The top of Mount Fiji can be reached through 4 different routes with each route having its own starting point and some meeting midway. Although the challenging sections are few and far between, the altitude can be a problem for some beginners. Many prefer splitting the climb into two days or climbing it overnight to experience the spectacular sunrise.
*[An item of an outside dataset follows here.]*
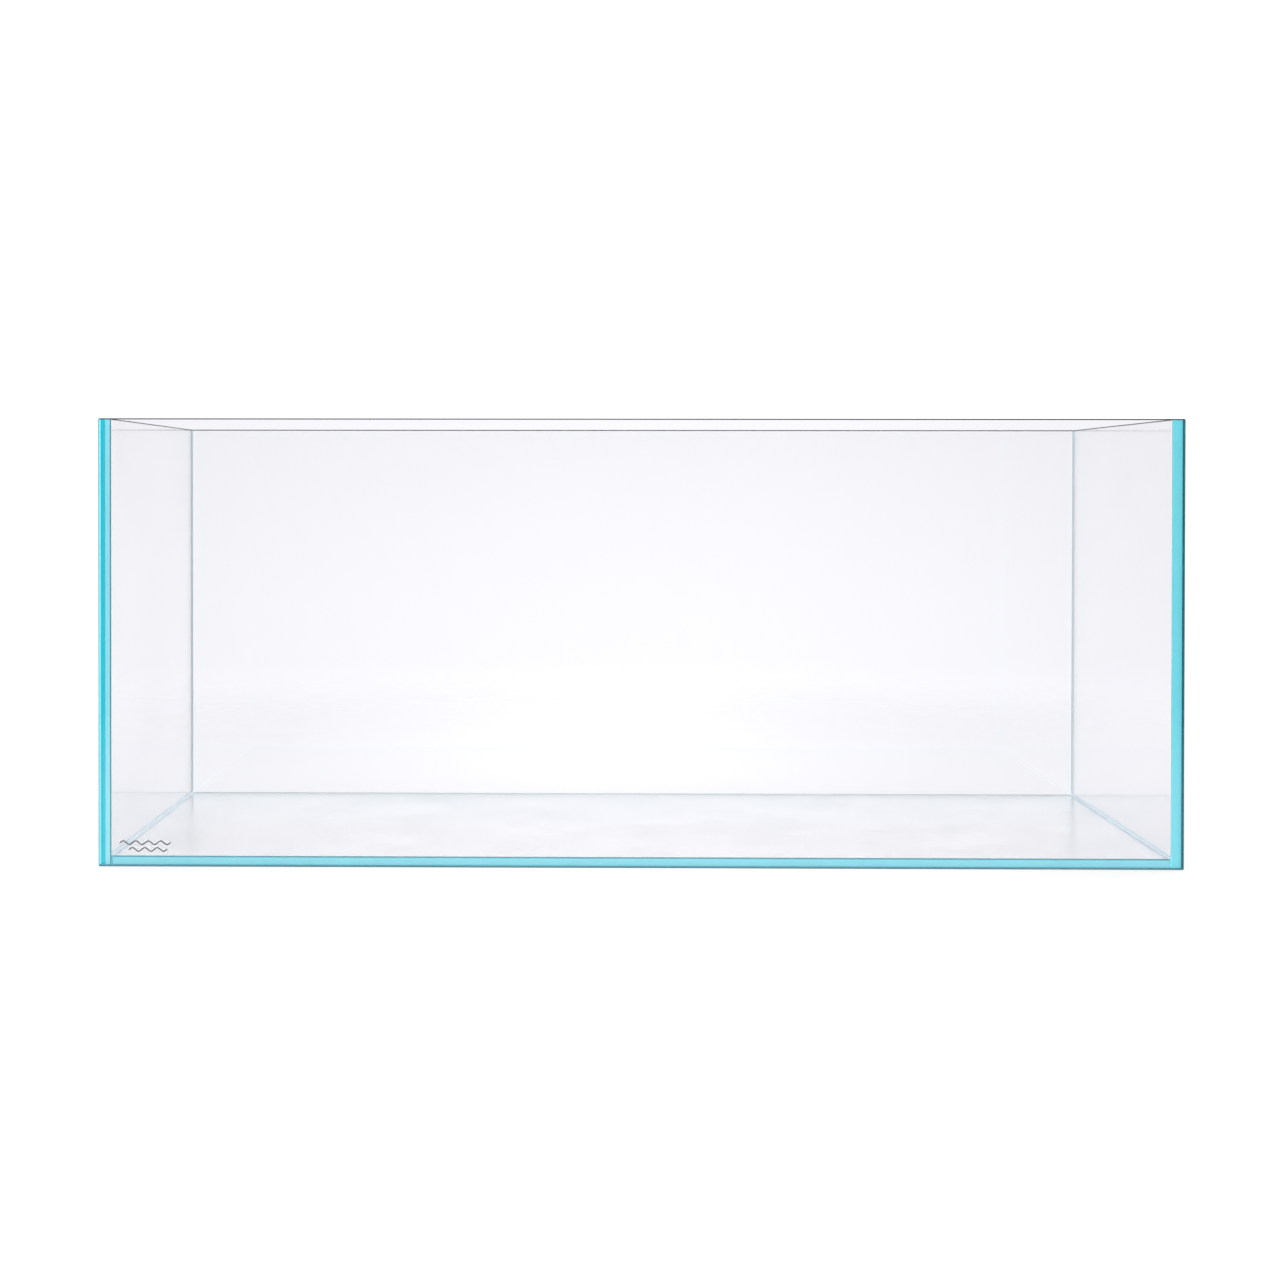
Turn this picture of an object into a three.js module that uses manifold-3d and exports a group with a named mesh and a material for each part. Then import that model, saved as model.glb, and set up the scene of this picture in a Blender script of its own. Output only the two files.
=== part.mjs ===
// Rimless glass aquarium tank: five low-iron float-glass panes bonded with clear silicone.
// Millimetres, +Z up. The origin is the middle of the footprint, on the surface the tank stands on.
// +X runs along the tank to the right, the front pane faces -Y, and the top is open.
//
// The front and back panes run the whole width and cover the ends of the side panes.
// The base pane lies between the four walls. Every joint is a bead of silicone of its own.

import * as THREE from 'three';
import { mergeVertices } from 'three/addons/utils/BufferGeometryUtils.js';
import Module from 'manifold-3d';

const wasm = await Module();
wasm.setup();

// Driving dimensions of the whole tank, outside measures.
const TANK_WIDTH = 1200;
const TANK_DEPTH = 500;
const TANK_HEIGHT = 497;

// Glass and silicone.
const WALL_GLASS = 12;     // thickness of the four walls
const BASE_GLASS = 10;     // thickness of the base pane
const ARRIS = 1;           // 45 degree arris ground along every pane edge
const BOND = 1;            // silicone between two panes
const SIDE_COVE = 3;       // hollow fillet between the base and each side pane
const END_COVE = 1;        // slimmer fillet along the front and back and up each inside corner
const COVE_STEPS = 6;      // straight steps in each hollow fillet

// Printed ripple mark low on the left of the front pane.
const PRINT_THICKNESS = 0.1;
const RIPPLE_LINE = 1.3;
const RIPPLE_PITCH = 14;
const RIPPLE_HEIGHT = 4;
const RIPPLE_STEPS_PER_WAVE = 12;
const UPPER_RIPPLE = { waves: 4, left: -576, height: 26.5 };
const LOWER_RIPPLE = { waves: 3, left: -566, height: 19 };

// Measures that follow from the driving ones.
const INNER_WIDTH = TANK_WIDTH - 2 * WALL_GLASS;
const INNER_DEPTH = TANK_DEPTH - 2 * WALL_GLASS;
const BEAD_BOTTOM = ARRIS;
const BEAD_TOP = TANK_HEIGHT - ARRIS;
const COVE_BOTTOM = BASE_GLASS + SIDE_COVE;

function glassMaterial() {
  return new THREE.MeshStandardMaterial({
    color: 0xd6f3f8, roughness: 0.03, metalness: 0, transparent: true, opacity: 0.35,
  });
}

function siliconeMaterial() {
  return new THREE.MeshStandardMaterial({
    color: 0xcfdfe8, roughness: 0.35, metalness: 0, transparent: true, opacity: 0.6,
  });
}

function printMaterial() {
  return new THREE.MeshStandardMaterial({ color: 0x4b4b4d, roughness: 0.6, metalness: 0 });
}

function namedMesh(name, geometry, material) {
  const mesh = new THREE.Mesh(geometry, material);
  mesh.name = name;
  return mesh;
}

// A flat prism: the outline lies in the XY plane, and the prism stands up from z = 0.
function prism(outline, depth) {
  const shape = new THREE.Shape(outline);
  return new THREE.ExtrudeGeometry(shape, { depth, steps: 1, bevelEnabled: false });
}

// ---- Panes -------------------------------------------------------------------------------

// A rectangle about the origin with its four corners dubbed off by one arris.
function dubbedRectangle(width, height) {
  const x = width / 2;
  const y = height / 2;
  return [
    new THREE.Vector2(x - ARRIS, -y),
    new THREE.Vector2(x, -y + ARRIS),
    new THREE.Vector2(x, y - ARRIS),
    new THREE.Vector2(x - ARRIS, y),
    new THREE.Vector2(-x + ARRIS, y),
    new THREE.Vector2(-x, y - ARRIS),
    new THREE.Vector2(-x, -y + ARRIS),
    new THREE.Vector2(-x + ARRIS, -y),
  ];
}

// A pane about the origin, its thickness along Z, with an arris along both edges of its rim.
function paneGeometry(width, height, thickness) {
  const middle = thickness - 2 * ARRIS;
  const geometry = new THREE.ExtrudeGeometry(new THREE.Shape(dubbedRectangle(width, height)), {
    depth: middle,
    steps: 1,
    bevelEnabled: true,
    bevelThickness: ARRIS,
    bevelSize: ARRIS,
    bevelOffset: -ARRIS,
    bevelSegments: 1,
  });
  geometry.translate(0, 0, -middle / 2);
  return geometry;
}

// A standing pane in its wall's own frame: the wall faces -Y at the given distance.
function wallPane(name, width, outerDistance) {
  const mesh = namedMesh(name, paneGeometry(width, TANK_HEIGHT, WALL_GLASS), glassMaterial());
  mesh.rotation.x = Math.PI / 2;
  mesh.position.set(0, -(outerDistance - WALL_GLASS / 2), TANK_HEIGHT / 2);
  return mesh;
}

function basePane() {
  const width = INNER_WIDTH - 2 * BOND;
  const depth = INNER_DEPTH - 2 * BOND;
  const mesh = namedMesh('base_pane', paneGeometry(width, depth, BASE_GLASS), glassMaterial());
  mesh.position.z = BASE_GLASS / 2;
  return mesh;
}

// ---- Silicone beads ----------------------------------------------------------------------

// The hollow quarter arc of a fillet in the corner (x, y), from along +X round to along +Y.
function coveArc(x, y, radius) {
  const points = [];
  for (let step = 0; step <= COVE_STEPS; step += 1) {
    const angle = -Math.PI / 2 - (step / COVE_STEPS) * (Math.PI / 2);
    const arcX = x + radius + radius * Math.cos(angle);
    const arcY = y + radius + radius * Math.sin(angle);
    points.push(new THREE.Vector2(arcX, arcY));
  }
  return points;
}

// The section of a base bead: x is the way in from the wall, y is up from the ground.
// It fills the arrises on both sides of the joint, flush with the underside of the tank.
function baseBeadOutline(cove) {
  return [
    new THREE.Vector2(-ARRIS, 0),
    new THREE.Vector2(BOND + ARRIS, 0),
    new THREE.Vector2(BOND, ARRIS),
    new THREE.Vector2(BOND, BASE_GLASS - ARRIS),
    new THREE.Vector2(BOND + ARRIS, BASE_GLASS),
    ...coveArc(0, BASE_GLASS, cove),
    new THREE.Vector2(0, ARRIS),
  ];
}

// Draws both ends of a bead back by one for one with the way in, so beads meet in a mitre.
function mitreEnds(geometry, length) {
  const position = geometry.attributes.position;
  for (let i = 0; i < position.count; i += 1) {
    const end = position.getZ(i) > length / 2 ? 1 : -1;
    position.setZ(i, end * (length / 2 - position.getX(i)));
  }
}

// A base bead in its wall's own frame: the wall's inner face looks along +Y.
function baseBead(name, cove, length, innerDistance) {
  const geometry = prism(baseBeadOutline(cove), length);
  mitreEnds(geometry, length);
  const inward = new THREE.Vector3(0, 1, 0);
  const upward = new THREE.Vector3(0, 0, 1);
  const alongWall = new THREE.Vector3(1, 0, 0);
  geometry.applyMatrix4(new THREE.Matrix4().makeBasis(inward, upward, alongWall));
  const mesh = namedMesh(name, geometry, siliconeMaterial());
  mesh.position.y = -innerDistance;
  return mesh;
}

// One wall: its pane and the bead at its foot, turned about Z to its side of the tank.
function wall(side, turn, paneWidth, outerDistance, beadLength, cove) {
  const group = new THREE.Group();
  group.rotation.z = turn;
  group.add(wallPane(`${side}_pane`, paneWidth, outerDistance));
  group.add(baseBead(`base_seam_${side}`, cove, beadLength, outerDistance - WALL_GLASS));
  return group;
}

function toManifold(geometry) {
  const bare = geometry.clone();
  bare.deleteAttribute('normal');
  bare.deleteAttribute('uv');
  const merged = mergeVertices(bare);
  return new wasm.Manifold(new wasm.Mesh({
    numProp: 3,
    vertProperties: new Float32Array(merged.attributes.position.array),
    triVerts: new Uint32Array(merged.index.array),
  }));
}

function fromManifold(solid) {
  const mesh = solid.getMesh();
  const geometry = new THREE.BufferGeometry();
  geometry.setAttribute('position', new THREE.BufferAttribute(mesh.vertProperties, 3));
  geometry.setIndex(new THREE.BufferAttribute(mesh.triVerts, 1));
  geometry.computeVertexNormals();
  return geometry;
}

// Turns an outline drawn for the left front corner to the corner on the given sides.
function forCorner(outline, sideX, sideY) {
  return outline.map((point) => new THREE.Vector2(point.x * -sideX, point.y * -sideY));
}

// The bond fills the whole joint between a side pane's end and the front or back pane,
// and the arrises on its outer edge, flush with the outside of the tank.
function cornerBondOutline() {
  return [
    new THREE.Vector2(-WALL_GLASS, -ARRIS),
    new THREE.Vector2(-WALL_GLASS + ARRIS, 0),
    new THREE.Vector2(0, 0),
    new THREE.Vector2(0, BOND),
    new THREE.Vector2(-WALL_GLASS + ARRIS, BOND),
    new THREE.Vector2(-WALL_GLASS, BOND + ARRIS),
  ];
}

// The fillet also fills the arris on the side pane's inner edge.
function cornerCoveOutline() {
  return [
    new THREE.Vector2(-ARRIS, BOND),
    new THREE.Vector2(-ARRIS, 0),
    ...coveArc(0, 0, END_COVE),
    new THREE.Vector2(0, BOND + ARRIS),
  ];
}

// An upright bead: the bond runs from the ground to the rim, the fillet from the base beads up.
function cornerBead(name, sideX, sideY) {
  const bond = prism(forCorner(cornerBondOutline(), sideX, sideY), BEAD_TOP - BEAD_BOTTOM);
  const cove = prism(forCorner(cornerCoveOutline(), sideX, sideY), BEAD_TOP - COVE_BOTTOM);
  bond.translate(0, 0, BEAD_BOTTOM);
  cove.translate(0, 0, COVE_BOTTOM);
  const solid = toManifold(bond).add(toManifold(cove));
  const mesh = namedMesh(name, fromManifold(solid), siliconeMaterial());
  mesh.position.set(sideX * INNER_WIDTH / 2, sideY * INNER_DEPTH / 2, 0);
  return mesh;
}

// ---- Printed mark ------------------------------------------------------------------------

// A ribbon of even width along a sine wave that starts at the origin.
function rippleOutline(waves) {
  const steps = waves * RIPPLE_STEPS_PER_WAVE;
  const upper = [];
  const lower = [];
  for (let step = 0; step <= steps; step += 1) {
    const phase = (step / RIPPLE_STEPS_PER_WAVE) * 2 * Math.PI;
    const slope = (RIPPLE_HEIGHT * Math.PI / RIPPLE_PITCH) * Math.cos(phase);
    const middle = new THREE.Vector2(
      (step / RIPPLE_STEPS_PER_WAVE) * RIPPLE_PITCH,
      (RIPPLE_HEIGHT / 2) * Math.sin(phase),
    );
    const across = new THREE.Vector2(-slope, 1).setLength(RIPPLE_LINE / 2);
    upper.push(middle.clone().add(across));
    lower.unshift(middle.clone().sub(across));
  }
  return [...upper, ...lower];
}

function ripple(name, { waves, left, height }) {
  const mesh = namedMesh(name, prism(rippleOutline(waves), PRINT_THICKNESS), printMaterial());
  mesh.rotation.x = Math.PI / 2;
  mesh.position.set(left, -TANK_DEPTH / 2, height);
  return mesh;
}

// ---- Assembly ----------------------------------------------------------------------------

const tank = new THREE.Group();
const quarterTurn = Math.PI / 2;
const sidePaneWidth = INNER_DEPTH - 2 * BOND;

tank.add(wall('front', 0, TANK_WIDTH, TANK_DEPTH / 2, INNER_WIDTH, END_COVE));
tank.add(wall('right', quarterTurn, sidePaneWidth, TANK_WIDTH / 2, INNER_DEPTH, SIDE_COVE));
tank.add(wall('back', 2 * quarterTurn, TANK_WIDTH, TANK_DEPTH / 2, INNER_WIDTH, END_COVE));
tank.add(wall('left', -quarterTurn, sidePaneWidth, TANK_WIDTH / 2, INNER_DEPTH, SIDE_COVE));
tank.add(basePane());

for (const [sideName, sideX] of [['left', -1], ['right', 1]]) {
  tank.add(cornerBead(`corner_seam_front_${sideName}`, sideX, -1));
  tank.add(cornerBead(`corner_seam_back_${sideName}`, sideX, 1));
}

tank.add(ripple('ripple_mark_upper', UPPER_RIPPLE));
tank.add(ripple('ripple_mark_lower', LOWER_RIPPLE));

export default tank;
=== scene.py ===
import math

import bmesh
import bpy
from mathutils import Matrix, Vector


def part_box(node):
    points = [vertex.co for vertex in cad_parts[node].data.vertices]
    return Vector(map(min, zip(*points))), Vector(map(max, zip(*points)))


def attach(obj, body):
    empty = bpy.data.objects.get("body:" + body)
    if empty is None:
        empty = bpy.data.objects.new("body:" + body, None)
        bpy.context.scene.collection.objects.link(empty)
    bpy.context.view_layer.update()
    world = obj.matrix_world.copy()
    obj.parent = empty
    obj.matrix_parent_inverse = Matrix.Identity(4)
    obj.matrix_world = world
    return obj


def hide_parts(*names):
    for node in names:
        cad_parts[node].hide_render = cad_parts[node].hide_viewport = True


MM = 0.001

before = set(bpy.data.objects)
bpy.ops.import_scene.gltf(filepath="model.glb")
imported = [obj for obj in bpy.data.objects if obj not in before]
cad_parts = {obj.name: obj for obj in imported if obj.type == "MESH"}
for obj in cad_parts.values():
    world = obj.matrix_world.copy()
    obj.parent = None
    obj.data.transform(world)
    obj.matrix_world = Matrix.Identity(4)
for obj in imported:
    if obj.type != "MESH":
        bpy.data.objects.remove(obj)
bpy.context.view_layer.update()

# ---- Measures of the tank, taken from the frame -------------------------------------------

front_low, front_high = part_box("front_pane")
side_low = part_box("left_pane")[0]

HALF_WIDTH = front_high.x
HALF_DEPTH = -front_low.y
GLASS = front_high.y - front_low.y
BASE_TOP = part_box("base_pane")[1].z
INNER_X = HALF_WIDTH - GLASS
INNER_Y = HALF_DEPTH - GLASS
BOND = side_low.y + INNER_Y
ARRIS = 1.0 * MM
SIDE_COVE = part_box("base_seam_left")[1].z - BASE_TOP
END_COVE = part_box("base_seam_front")[1].z - BASE_TOP
COVE_FOOT = BASE_TOP + SIDE_COVE
SEAM_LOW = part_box("corner_seam_front_left")[0].z
SEAM_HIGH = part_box("corner_seam_front_left")[1].z

# Silicone keeps this far off the glass it wets, so that no two surfaces coincide.
SKIN_GAP = 0.02 * MM
TOUCHING = 2 * SKIN_GAP    # a silicone face nearer to a plane than this lies against it

# Parts of a face's normal that tell which way the face looks.
SQUARE_ON = 0.999          # along an axis: a flat face
LEANING = 0.1              # towards a side: an arris of that side, too
FACING = 0.5               # mostly towards a side


# ---- Materials ------------------------------------------------------------------------------

GLASS_IOR = 1.52
SILICONE_IOR = 1.41
WETTED_IOR = GLASS_IOR / SILICONE_IOR   # glass against silicone
MATCHED_IOR = 1.0001                    # silicone against wetted glass: the glass has bent the ray
SOFT_IOR = 1.2                          # milky skin, made to bend light less than clear silicone


def new_material(name):
    material = bpy.data.materials.new(name)
    material.use_nodes = True
    shader = material.node_tree.nodes["Principled BSDF"]
    return material, material.node_tree, shader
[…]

The Yoshida trail is not only the most accessible, but also the side where you can view sunrise without having to reach the top.

Mount Hood

  • Summit: 3,426 meters / 11,240 feet
  • Located in Oregon – USA
  • A one-day trek from base to top
  • Best time to climb: Apr-June
  • What’s so special about it: A great training ground for snow climbing

Crowned by 11 glaciers and home to 6 ski areas, Mount Hood is a great place for climbers to get familiar with snow climbing. The large peaks require a certain level of skill that’s also applicable to 8k meter peaks. But you don’t have to deal with the stuff associated with high altitude. Climbers new to ice axes and crampons find the mountain a great starting point, thanks to its large, glaciated peaks.

Mount Kosciuszko

  • Summit: 2,228 meters / 7,309 feet
  • Located in Tyhredbo – Australia
  • A one-day trek from base to top
  • Best time to climb: Nov-May
  • What’s so special about it: One of the easiest summit to climb

The highest point in Australia, Mount Kosciuszko is recommended for beginners who want to bag a prize without breaking a sweat. A chairlift covers a part of the otherwise difficult accent so you just have to hike the remaining 303 meters. However, these 303 meters below the summit still means trekking a 13 KM round trip from the chairlift station to the top and back. Make sure to pack plenty of water and snacks in your backpack.

Conclusion

You don’t necessarily have to be a professional climber to summit a large number of popular mountains. Although most of the mountains covered here are easily achievable, some require a certain degree of physical fitness and training. Reaching the top gives climbers bragging rights, but they must be prepared and accustomed to the environment to claim their prize.